(Reuters) - European stocks closed at over a five-week high on Wednesday, with travel stocks surfing a wave of optimism following reports of progress in developing a COVID-19 vaccine.
The travel & leisure index .SXTP surged 6.1% to lead sectoral gains, but still remains the worst performer in Europe this year with a 33% plunge as the coronavirus pandemic brought global travel to a halt.
Investors were encouraged by an early-stage study on U.S. biotech firm Moderna Inc's MRNA.O experimental vaccine for COVID-19 that provoked immune responses.
Meanwhile, AstraZeneca AZN.L jumped 5.2% after a report said positive news on the University of Oxford's potential COVID-19 vaccine that has been licensed to the drugmaker could be announced as soon as Thursday.
“Our central scenario is that a vaccine would be broadly available from the second quarter of next year, or the fourth quarter of this year in our upside scenario,” Mark Haefele, chief investment officer of UBS Global Wealth Management, told clients.
“Various potential treatment options are also in the pipeline, raising hopes that societies can cope with the pandemic without full shutdowns.”
Expectations were also high among investors heading into an EU summit later this week that leaders will agree on a recovery fund of 750 billion euros for pandemic-hammered economies.
The European Central Bank concludes its policy meeting on Thursday although no major announcements are expected.
Among individual movers, Swedish telecom operator Tele2 AB TEL2b.ST gained 2.9% as it reaffirmed its 2020 earnings outlook and plans for an extra shareholder payout.

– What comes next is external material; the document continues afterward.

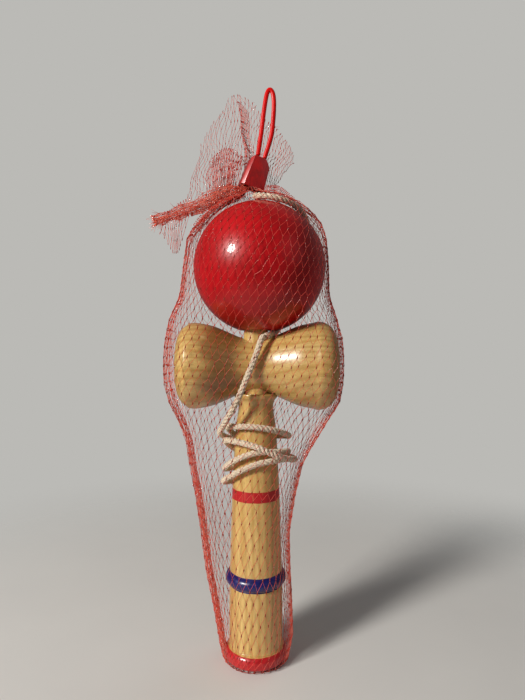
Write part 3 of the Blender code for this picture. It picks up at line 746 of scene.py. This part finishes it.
def string_on_handle_line():
    """Down across the cross cup, four loose turns round the handle, then up the back to the knot."""
    front = [(3.2, -9.2, 130.6), (2.4, -10.1, 129.9), (1.2, -12, 126.5), (-0.4, -12.9, 122),
             (-2.2, -13.1, 117.5), (-4.4, -12.9, 112), (-7, -12.4, 106), (-10, -11.2, 100.5)]
    turns = [round_handle(*place) for place in (
        (58, 15, 95.6), (92, 14.6, 91), (135, 14.2, 87.6), (180, 14.2, 87.2), (225, 14, 88.6),
        (270, 13.4, 90.4), (315, 10.8, 93.6), (360, 10.2, 95.3), (405, 10.8, 95.2), (450, 11.6, 93.8),
        (495, 11.2, 88.6), (540, 12.4, 84.6), (585, 14.9, 81.4), (630, 15.9, 80.8), (675, 14.6, 83.4),
        (697, 14.2, 85.8), (720, 13, 88.2), (765, 11.7, 89.6), (810, 12.6, 88.2), (855, 12, 83),
        (900, 11.3, 80.4), (945, 12, 81.8), (990, 13.2, 83.9), (1035, 11.4, 85.2), (1080, 10.6, 85.4),
        (1125, 11.6, 82), (1170, 12.6, 77), (1215, 11.8, 75.6), (1260, 11.3, 76.6), (1305, 12, 78.8),
        (1350, 13, 80.9), (1395, 11.4, 81.9), (1440, 10.8, 80.8), (1485, 12, 76.6), (1530, 13.2, 71.8),
        (1570, 13, 69.8))]
    back = [(-7, 13.6, 71.6), (-3.4, 16.2, 76.5), (-1.6, 17.2, 83.5), (-0.8, 17.2, 91), (-0.2, 15.8, 100),
            (0, 14.4, 108.5), (0, 14.2, 114), (0, 13.4, 117.4), (0, 11, 119), (0, 7, 119), (0, -1.1, 119)]
    return front + turns + back


def laid_cord(name, line, finish, fibres):
    """Three strands twisted together along the line, with loose fibre ends standing off them."""
    line = evenly(spline(line, 24), 0.36)
    first, second = side_frames(line)
    reach = np.arange(len(line)) * np.linalg.norm(line[1] - line[0])
    shape = Shape()
    strands = []
    for k in range(3):
        turn = reach * math.tau / LAY_PITCH + k * math.tau / 3
        out = np.cos(turn)[:, None] * first + np.sin(turn)[:, None] * second
        wobble = 1 + 0.05 * np.sin(reach * 1.3 + k * 2)
        centre = line + out * STRAND_OFFSET
        strands.append((centre, out))
        shape.tube(centre, STRAND_R * wobble, 8)
    for _ in range(fibres):
        centre, out = strands[rng.integers(3)]
        i = rng.integers(4, len(line) - 6)
        away = unit(out[i] + rng.normal(0, 0.5, 3))
        ahead = unit(line[i + 3] - line[i]) * rng.choice((-1, 1))
        size = rng.uniform(0.5, 1.5)
        curl = unit(np.cross(away, ahead)) * rng.normal(0, 0.25)
        steps = np.linspace(0, 1, 4)[:, None]
        hair = centre[i] + out[i] * STRAND_R * 0.6 + size * (
            away * (steps * 0.8 - steps ** 2 * 0.35) + ahead * steps * 0.7 + curl * steps ** 2)
        shape.tube(hair, np.array([0.035, 0.03, 0.022, 0.012]), 3, tone=1)
    return shape.piece(name, finish)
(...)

The top gainer on the STOXX 600 was Atlantia SpA ATL.MI, which shot up 26.7% after the Italian infrastructure group and its unit Autostrade made the government new offers to settle their long-running dispute.
Semiconductor equipment maker ASML Holding NV ASML.AS declined 3.7% as it reported quarterly profit below estimates, but forecast overall growth for 2020.